4 private-equity firms pay to settle pay-to-play pension fund case

Four private-equity firms that have surfaced in a corruption investigation of New York state's pension fund have agreed to pay settlements and implement business reforms to end their role in the case, state Attorney General Andrew Cuomo said Thursday.

Falconhead Capital, HM Capital Partners, Levine Leichtman Capital Partners and Access Capital Partners collectively will return more than $4.5 million to New York's state pension fund. The firms, which have not been charged with wrongdoing, also agreed to stop using intermediaries known as placement agents to seek public pension fund business. Cuomo's office has settled with seven firms, including private-equity giant The Carlyle Group, in a case that has expanded to several states.

The investigation targets alleged kickbacks and bribes paid to public officials and others in exchange for receiving lucrative awards to manage public pension fund investments. That practice, informally known as pay-to-play, remains rampant, said Cuomo, who drafted the code of conduct the four firms agreed to join as part of the settlements.

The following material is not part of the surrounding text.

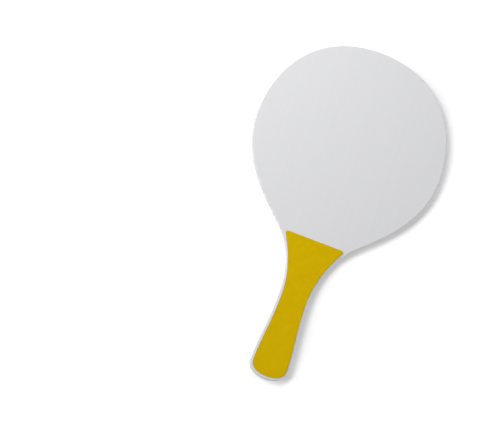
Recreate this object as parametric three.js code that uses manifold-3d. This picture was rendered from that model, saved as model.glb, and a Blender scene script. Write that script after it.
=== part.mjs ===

"Hopefully these additional companies will add more momentum to the movement that is growing ... to reform pension fund management, not just in New York, but all across the nation," Cuomo said.

The New York probe so far has produced two guilty pleas and criminal charges against four defendants. They include Hank Morris, a nationally known campaign strategist who was the top political adviser to former state comptroller Alan Hevesi, and David Loglisci, a former Hevesi aide. Both have pleaded not guilty.

Falconhead and HM Capital each allegedly agreed to pay Morris through the broker-dealer where he worked in exchange for New York pension fund awards, according to the indictment earlier this year against Morris. Levine Leichtman and Access Capital hired intermediaries who split fees with Morris without the firms' knowledge, the indictment alleged.

The four companies issued statements saying the code of conduct would establish new standards of transparency and accountability for investments by public pension funds.